[Start]
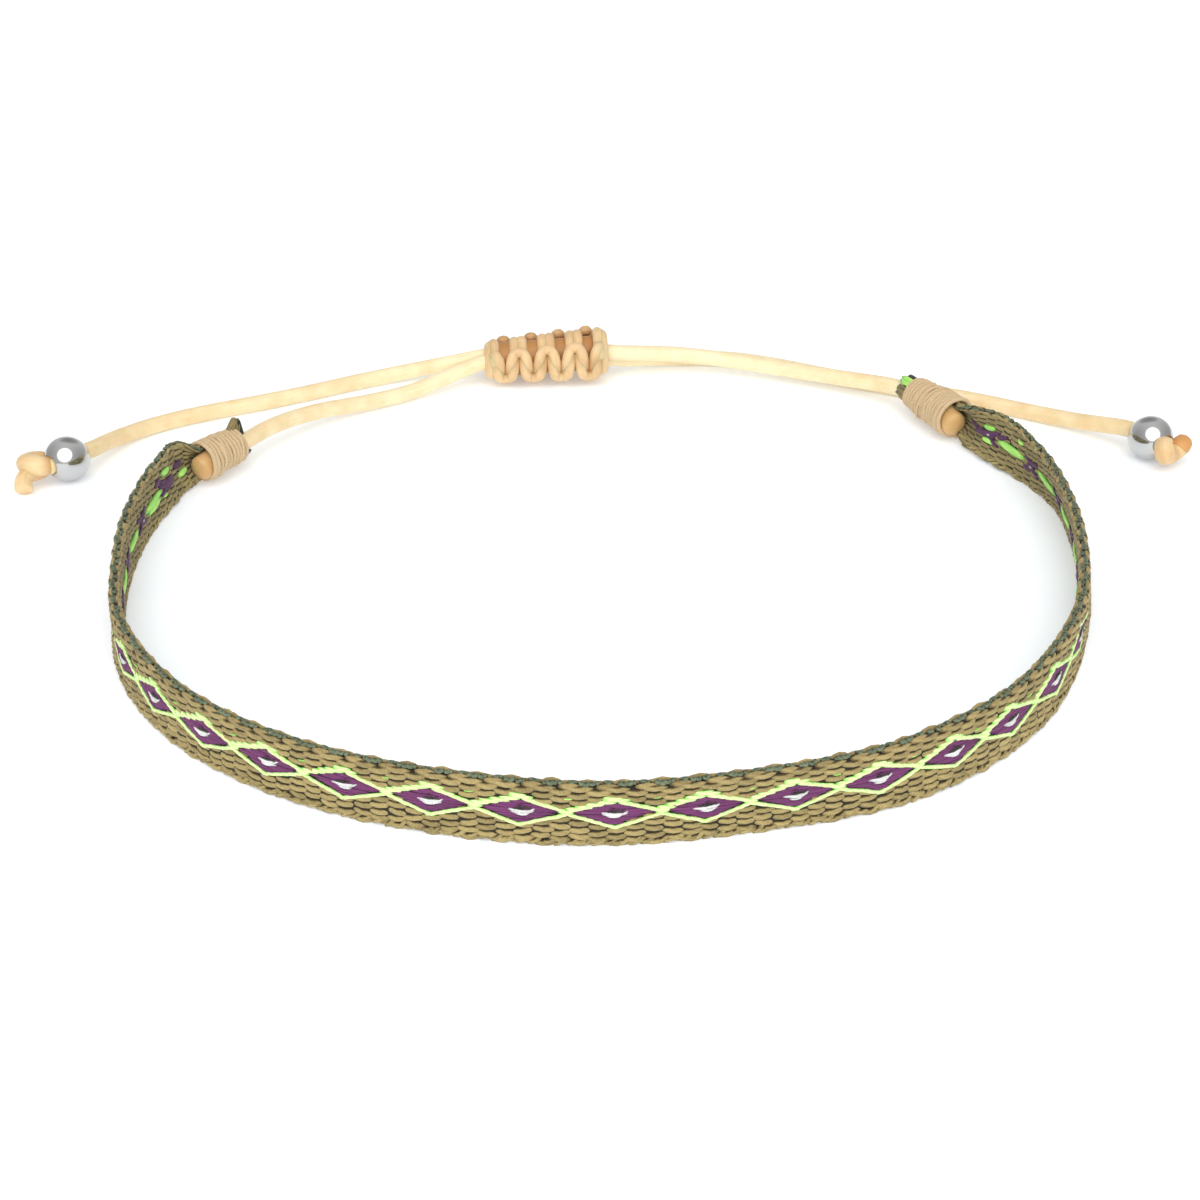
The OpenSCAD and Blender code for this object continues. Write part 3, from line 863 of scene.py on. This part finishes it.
core_half_width, core_half_thickness, core_end = 2.12, 0.34, 1.0
band_core = strip("band_core", -core_end, band_length + core_end, core_half_width, core_half_thickness, core)
print("core", len(band_core.data.polygons), "faces")

# %% Pattern layout
warp_count, warp_pitch = 17, 0.25
float_step = 2.4
centre_v = 0.27  # the diamonds' middle line
middle_motif, pitch = 76.2, 5.95
left_pitch, right_pitch = 6.9, 6.6  # the weaver's beat is looser near the ends
lower_apex, upper_apex = 1.06, 0.90  # the neon line's height below and above the middle line
lower_reach, upper_reach, ground_reach = 3.4, 3.0, 3.3  # from a diamond's middle to where its slopes end
purple_half, purple_rise = 2.6, 0.82

motifs = [middle_motif + pitch * k for k in range(-9, 6)]
while motifs[0] > left_pitch:
    motifs.insert(0, motifs[0] - left_pitch)
while motifs[-1] < band_length - right_pitch:
    motifs.append(motifs[-1] + right_pitch)
motifs = np.array(motifs)
beat = np.gradient(motifs) / pitch  # how much longer each diamond is than the middle ones
print(len(motifs), "diamonds")


def in_diamond(s, v, margin):
    """True where the pattern covers the olive ground."""
    u = (np.abs(motifs - s) / beat).min()
    apex = lower_apex if v < centre_v else upper_apex
    return abs(v - centre_v) < (apex + margin) * (1 - u / ground_reach)


def on_front(s):
    """1 along the front of the loop, where the top edge is seen best, and 0 along its sides."""
    return np.interp(s, [30, 42, 106, 118], [0, 1, 1, 0])


def on_corners(s):
    """1 round the two front corners, where the band bends most, and 0 elsewhere."""
    return np.interp(s, [14, 24, 40, 52, 96, 106, 118, 132], [0, 1, 1, 0, 0, 1, 1, 0])


# %% Olive floats on both faces
warp_out, warp_dip = 0.33, 0.18
warp_half_length, warp_half_width, warp_half_height = 1.0, 0.25, 0.18


def weave_points(face):
    """face is 1 for the outer face and -1 for the inner one."""
    rows = []
    for j in range(warp_count):
        v = (j - 8.5) * warp_pitch
        for k in range(int(band_length / float_step) + 2):
            s = k * float_step + (j % 2) * float_step / 2 - 0.4 + rng.normal(0, 0.05)
            if not -0.8 < s < band_length + 0.8:
                continue
            if face > 0 and in_diamond(s, v, 0.05):
                continue
            rough = max(0.0, -v - 0.6) if face > 0 else 0.0  # the lower rows are shorter and less even
            bend = on_corners(s) if face > 0 else 0  # stretched threads are longer, wider and flatter
            rows.append([s, v + rng.normal(0, 0.012 + 0.02 * rough), face * warp_out,
                         warp_half_length + 0.07 * bend - 0.12 * rough, warp_half_width + 0.015 * bend,
                         warp_half_height - 0.03 * bend, rng.normal(0, 1.5 + 4 * rough), 0, face * warp_dip])
    return rows


outer_weave = floats("outer_weave", weave_points(1), olive, fullness=1.35)
inner_weave = floats("inner_weave", weave_points(-1), olive_shaded, fullness=1.35)

# %% [markdown]
# ## Selvedges
# Along the top edge the weft turns back in small sage loops, in groups, and the outermost warp
# thread rises between them. Along the front its olive humps stand up behind the loops. The bottom
# edge is rougher, with slanted stitches that the table presses flat. A plain rounded edge would
# be quicker, but the edge is the first thing that is seen against the white table.

# %% Selvedge threads
loop_steps = np.arange(0.2, band_length, float_step)
hem_step = 0.8
sage_loops = (  # shift along, height, half length: four loops in a group, and one between the groups
    (-0.44, 2.17, 0.20), (-0.14, 2.15, 0.30), (0.24, 2.16, 0.28), (0.54, 2.17, 0.18), (1.36, 2.17, 0.18))


def top_olive():
    rows = []
    for s in loop_steps:
        front = on_front(s)
        if 5.0 < s < band_length - 5.0:
            half = rng.uniform(0.85, 1.10) * (0.6 + 0.4 * front)
            rows.append([s + rng.normal(0, 0.08), 2.15 - 0.03 * front + rng.normal(0, 0.03),
                         -0.17 - 0.08 * front, half, 0.17 + 0.09 * front, 0.17, 0, -0.3, 0])
        rows.append([s + 1.2 + rng.normal(0, 0.06), 2.02, 0.24, 0.80, 0.24, 0.16, 0, -0.04, 0.08])
        for shift in (0.0, 0.8, 1.6):
            rows.append([s + shift + rng.normal(0, 0.05), 2.03, -0.30, 0.50, 0.17, 0.13,
                         rng.normal(0, 9), 0, 0])
    return rows


def top_sage():
    rows = []
    for s in loop_steps:
        front = on_front(s)
        for shift, up, half in sage_loops:
            out = 0.06 if half < 0.19 else 0.08 + 0.05 * front
            height = 0.24 if half > 0.29 else 0.19
            rows.append([s + shift + rng.normal(0, 0.05), up + 0.04 * front + rng.normal(0, 0.02),
                         out + rng.normal(0, 0.02), half, 0.16, height, rng.normal(0, 14), 0, 0.03])
        rows.append([s + 1.30 + rng.normal(0, 0.06), 2.14, -0.14, 0.40, 0.15, 0.18, rng.normal(0, 10), 0, 0])
    return rows


def bottom_olive():
    rows = []
    for s in np.arange(int(band_length / hem_step)) * hem_step:
        rows.append([s + rng.normal(0, 0.08), -2.02, 0.34, 0.52, 0.15, 0.17, 24 + rng.normal(0, 10), 0, 0.06])
        rows.append([s + 0.4 + rng.normal(0, 0.08), -2.16, 0.06, 0.60, 0.16, 0.34, rng.normal(0, 6), 0.05, 0])
        rows.append([s + rng.normal(0, 0.08), -2.02, -0.34, 0.52, 0.15, 0.17, -24, 0, -0.06])
    return rows


top_humps = floats("top_selvedge", top_olive(), olive_edge, fullness=0.95)
top_loops = floats("top_weft_loops", top_sage(), sage, spread=0.15, fullness=0.9)
bottom_stitches = floats("bottom_selvedge", bottom_olive(), olive, spread=0.15)

# %% [markdown]
# ## The diamond pattern
# Each diamond is one motif of six millimetres: purple floats of different lengths, a neon line
# above and below, and a curved silver float in the middle with a dark slit over it. Every stroke
# is a float like those of the ground, so the pattern is woven in and not painted on. The upper
# line climbs the left slope in long steps, is thickest at the top, and runs down smoothly on the
# right.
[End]
Restate the whole listing exactly, leaving out nothing.

◆ Solution to the problem ◆
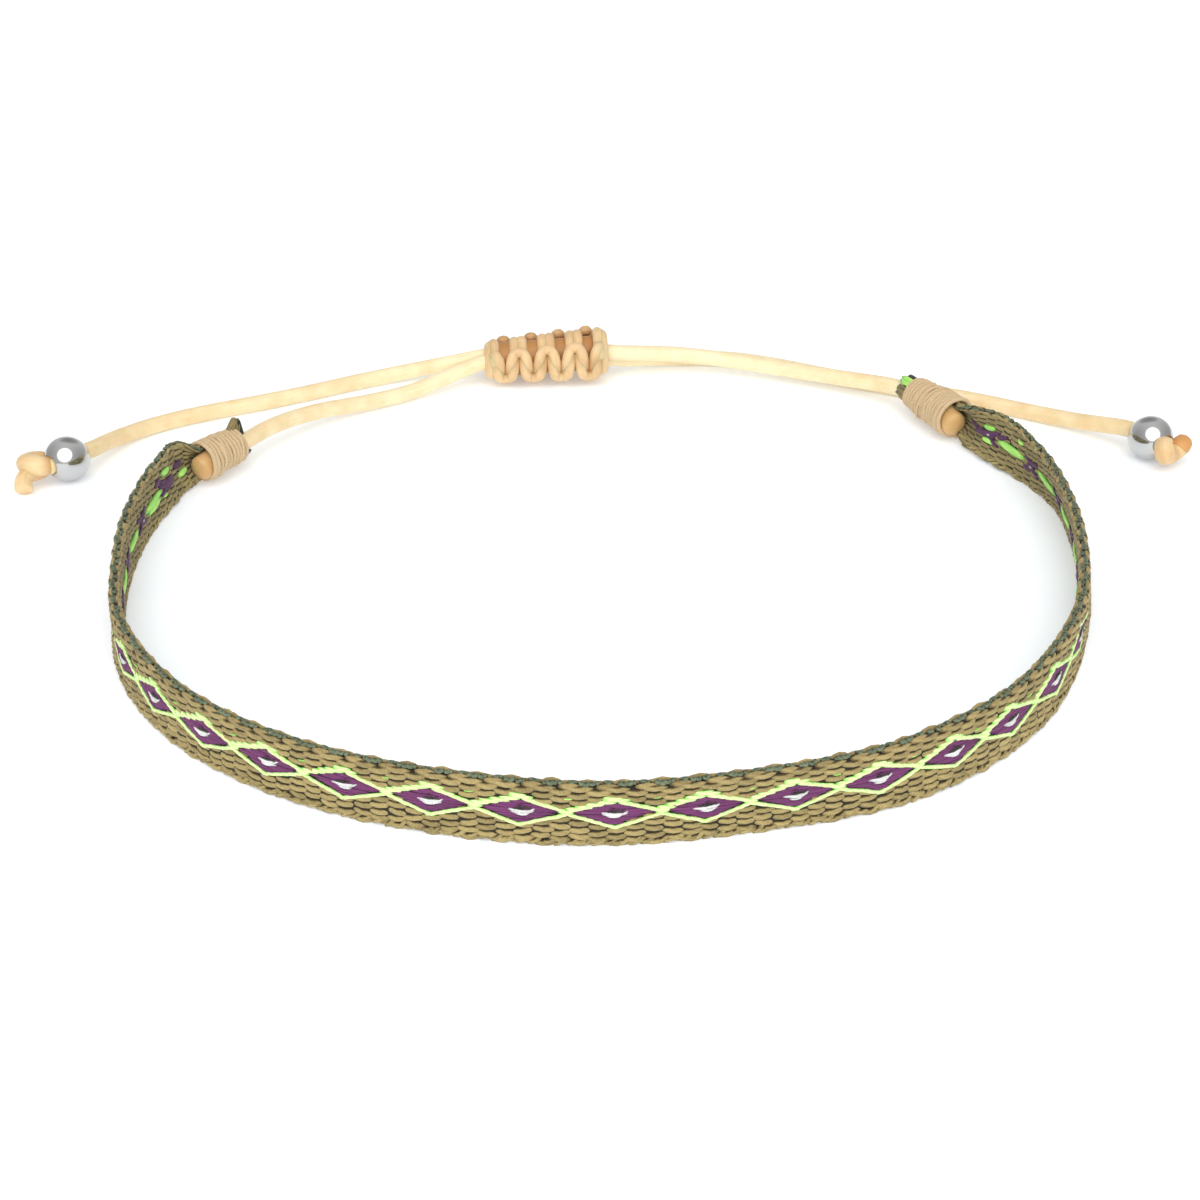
The OpenSCAD and Blender code for this object continues. Write part 3, from line 863 of scene.py on. This part finishes it.
core_half_width, core_half_thickness, core_end = 2.12, 0.34, 1.0
band_core = strip("band_core", -core_end, band_length + core_end, core_half_width, core_half_thickness, core)
print("core", len(band_core.data.polygons), "faces")

# %% Pattern layout
warp_count, warp_pitch = 17, 0.25
float_step = 2.4
centre_v = 0.27  # the diamonds' middle line
middle_motif, pitch = 76.2, 5.95
left_pitch, right_pitch = 6.9, 6.6  # the weaver's beat is looser near the ends
lower_apex, upper_apex = 1.06, 0.90  # the neon line's height below and above the middle line
lower_reach, upper_reach, ground_reach = 3.4, 3.0, 3.3  # from a diamond's middle to where its slopes end
purple_half, purple_rise = 2.6, 0.82

motifs = [middle_motif + pitch * k for k in range(-9, 6)]
while motifs[0] > left_pitch:
    motifs.insert(0, motifs[0] - left_pitch)
while motifs[-1] < band_length - right_pitch:
    motifs.append(motifs[-1] + right_pitch)
motifs = np.array(motifs)
beat = np.gradient(motifs) / pitch  # how much longer each diamond is than the middle ones
print(len(motifs), "diamonds")


def in_diamond(s, v, margin):
    """True where the pattern covers the olive ground."""
    u = (np.abs(motifs - s) / beat).min()
    apex = lower_apex if v < centre_v else upper_apex
    return abs(v - centre_v) < (apex + margin) * (1 - u / ground_reach)


def on_front(s):
    """1 along the front of the loop, where the top edge is seen best, and 0 along its sides."""
    return np.interp(s, [30, 42, 106, 118], [0, 1, 1, 0])


def on_corners(s):
    """1 round the two front corners, where the band bends most, and 0 elsewhere."""
    return np.interp(s, [14, 24, 40, 52, 96, 106, 118, 132], [0, 1, 1, 0, 0, 1, 1, 0])


# %% Olive floats on both faces
warp_out, warp_dip = 0.33, 0.18
warp_half_length, warp_half_width, warp_half_height = 1.0, 0.25, 0.18


def weave_points(face):
    """face is 1 for the outer face and -1 for the inner one."""
    rows = []
    for j in range(warp_count):
        v = (j - 8.5) * warp_pitch
        for k in range(int(band_length / float_step) + 2):
            s = k * float_step + (j % 2) * float_step / 2 - 0.4 + rng.normal(0, 0.05)
            if not -0.8 < s < band_length + 0.8:
                continue
            if face > 0 and in_diamond(s, v, 0.05):
                continue
            rough = max(0.0, -v - 0.6) if face > 0 else 0.0  # the lower rows are shorter and less even
            bend = on_corners(s) if face > 0 else 0  # stretched threads are longer, wider and flatter
            rows.append([s, v + rng.normal(0, 0.012 + 0.02 * rough), face * warp_out,
                         warp_half_length + 0.07 * bend - 0.12 * rough, warp_half_width + 0.015 * bend,
                         warp_half_height - 0.03 * bend, rng.normal(0, 1.5 + 4 * rough), 0, face * warp_dip])
    return rows


outer_weave = floats("outer_weave", weave_points(1), olive, fullness=1.35)
inner_weave = floats("inner_weave", weave_points(-1), olive_shaded, fullness=1.35)

# %% [markdown]
# ## Selvedges
# Along the top edge the weft turns back in small sage loops, in groups, and the outermost warp
# thread rises between them. Along the front its olive humps stand up behind the loops. The bottom
# edge is rougher, with slanted stitches that the table presses flat. A plain rounded edge would
# be quicker, but the edge is the first thing that is seen against the white table.

# %% Selvedge threads
loop_steps = np.arange(0.2, band_length, float_step)
hem_step = 0.8
sage_loops = (  # shift along, height, half length: four loops in a group, and one between the groups
    (-0.44, 2.17, 0.20), (-0.14, 2.15, 0.30), (0.24, 2.16, 0.28), (0.54, 2.17, 0.18), (1.36, 2.17, 0.18))


def top_olive():
    rows = []
    for s in loop_steps:
        front = on_front(s)
        if 5.0 < s < band_length - 5.0:
            half = rng.uniform(0.85, 1.10) * (0.6 + 0.4 * front)
            rows.append([s + rng.normal(0, 0.08), 2.15 - 0.03 * front + rng.normal(0, 0.03),
                         -0.17 - 0.08 * front, half, 0.17 + 0.09 * front, 0.17, 0, -0.3, 0])
        rows.append([s + 1.2 + rng.normal(0, 0.06), 2.02, 0.24, 0.80, 0.24, 0.16, 0, -0.04, 0.08])
        for shift in (0.0, 0.8, 1.6):
            rows.append([s + shift + rng.normal(0, 0.05), 2.03, -0.30, 0.50, 0.17, 0.13,
                         rng.normal(0, 9), 0, 0])
    return rows


def top_sage():
    rows = []
    for s in loop_steps:
        front = on_front(s)
        for shift, up, half in sage_loops:
            out = 0.06 if half < 0.19 else 0.08 + 0.05 * front
            height = 0.24 if half > 0.29 else 0.19
            rows.append([s + shift + rng.normal(0, 0.05), up + 0.04 * front + rng.normal(0, 0.02),
                         out + rng.normal(0, 0.02), half, 0.16, height, rng.normal(0, 14), 0, 0.03])
        rows.append([s + 1.30 + rng.normal(0, 0.06), 2.14, -0.14, 0.40, 0.15, 0.18, rng.normal(0, 10), 0, 0])
    return rows


def bottom_olive():
    rows = []
    for s in np.arange(int(band_length / hem_step)) * hem_step:
        rows.append([s + rng.normal(0, 0.08), -2.02, 0.34, 0.52, 0.15, 0.17, 24 + rng.normal(0, 10), 0, 0.06])
        rows.append([s + 0.4 + rng.normal(0, 0.08), -2.16, 0.06, 0.60, 0.16, 0.34, rng.normal(0, 6), 0.05, 0])
        rows.append([s + rng.normal(0, 0.08), -2.02, -0.34, 0.52, 0.15, 0.17, -24, 0, -0.06])
    return rows


top_humps = floats("top_selvedge", top_olive(), olive_edge, fullness=0.95)
top_loops = floats("top_weft_loops", top_sage(), sage, spread=0.15, fullness=0.9)
bottom_stitches = floats("bottom_selvedge", bottom_olive(), olive, spread=0.15)

# %% [markdown]
# ## The diamond pattern
# Each diamond is one motif of six millimetres: purple floats of different lengths, a neon line
# above and below, and a curved silver float in the middle with a dark slit over it. Every stroke
# is a float like those of the ground, so the pattern is woven in and not painted on. The upper
# line climbs the left slope in long steps, is thickest at the top, and runs down smoothly on the
# right.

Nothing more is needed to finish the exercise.